Obama to Trump: Understanding the Transition of Power

Going from an Obama Presidency to a Trump Presidency has been quite the change, but let’s better understand this transition of power.

No comments

Bill Clinton. George W. Bush. Barack Obama. Donald Trump.

These are the Presidents (so far) who have been in power in my lifetime. Not many, right? Especially when you break it down.

Now I can’t talk much about Bill Clinton as I don’t remember anything from his presidency. The Clinton administration had literally no effect on me, as I was in diapers watching Blue’s Clues.

George W. Bush’s presidency gets a little complicated. He was President from 2001-2009. His entire first term and most of his second are lost in my memories, as an elementary school child doesn’t really have to keep up with politics. I became more aware of him towards the end of his presidency, but even then the only thing I understood was “Iraq War = Bad.”

Despite the two aforementioned Presidents, the President who has thus far really defined my lifetime is Barack Obama. Many younger millennials really know what it’s like to have him as our President. He was President from 2009-2017. Those eight years were much more defining in my life than the eight years prior.

I was thrilled at the idea of the first African-American President, I celebrated when he appointed Sonia Sotomayor to the Supreme Court, I cheered when, under his control, Osama bin Laden was found and killed, I laughed and cringed at his dad jokes, and his desire for more inclusiveness for the LGBTQ+ community (eventually leading to same-sex marriage being legalized in all 50 states) made my heart soar. I was very lucky that the first President I was old enough to understand was someone I personally shared values with.

However, because of the years he was President, the transition of power during the 2016 election was the first time that I truly understood how much can change between two Presidents. Trump is our President now, whether I like it or not, and he and Obama could not be more different. Being older while watching this election, I understood the debates, the idealistic policies and the genuine fear one can feel when a security blanket (Obama) is ripped away.

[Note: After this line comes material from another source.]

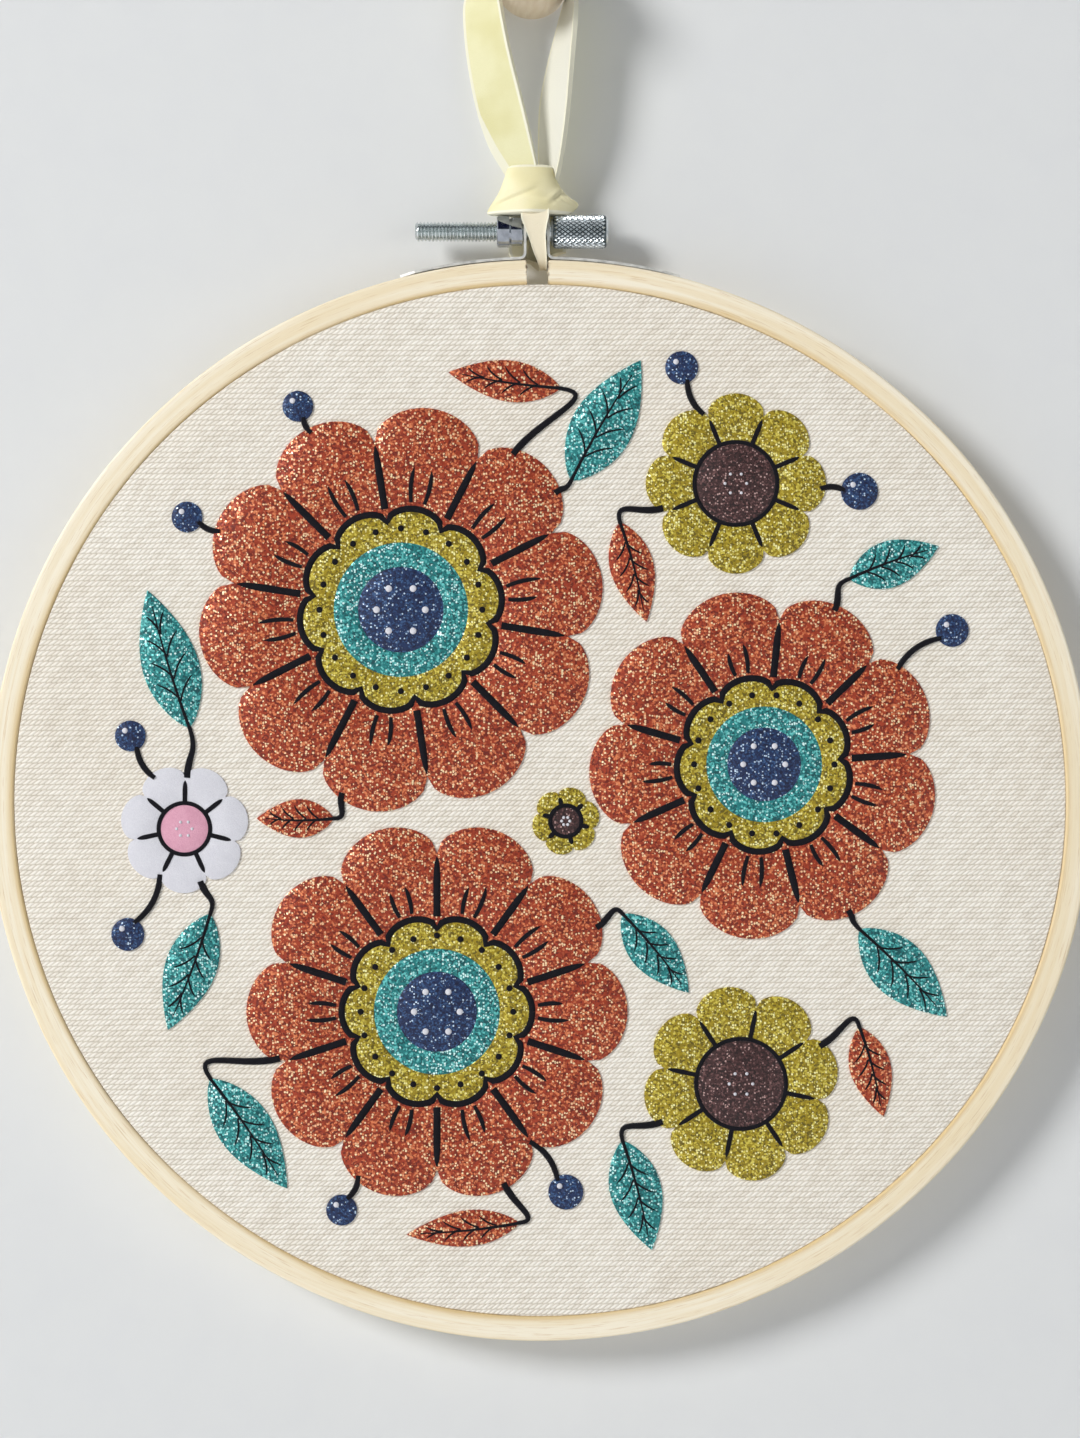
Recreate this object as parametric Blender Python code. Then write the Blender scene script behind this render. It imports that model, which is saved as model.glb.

I was stressed throughout the majority of the election. I wasn’t fond of Hillary Clinton or Trump in the same way I was fond of Obama, but Trump particularly scared me. His desire to build a wall to keep out an entire country was horrifying, and his comments made about women, particularly “grab them by the p****,” disgusted me. And his desire to ban all Muslims made me sick to my stomach.

I was genuinely afraid. I was a female who was entering an era where the President encouraged sexually assaulting women. On top of thathis Vice President encouraged conversion therapy. For the first time in my life, I had to ask myself: Are my friends safe? 

This transition was tumultuous for many people, but it was especially hard on those who only remember Obama as President. I remember thinking “how can we have come so far just to move so far back?” I remember sitting on my bed on the night of the election, crying as the results came in. And honestly, I still don’t fully know how to process this transition.

I’m going to see a lot of power transitions in my life, and hopefully each one will make the next easier. But this first one, at least my true first one, has been one of the most confusing and difficult periods in my life.

 

Disclaimer: The political views presented in this article do not necessarily reflect the views of Not Another Millennial Blog.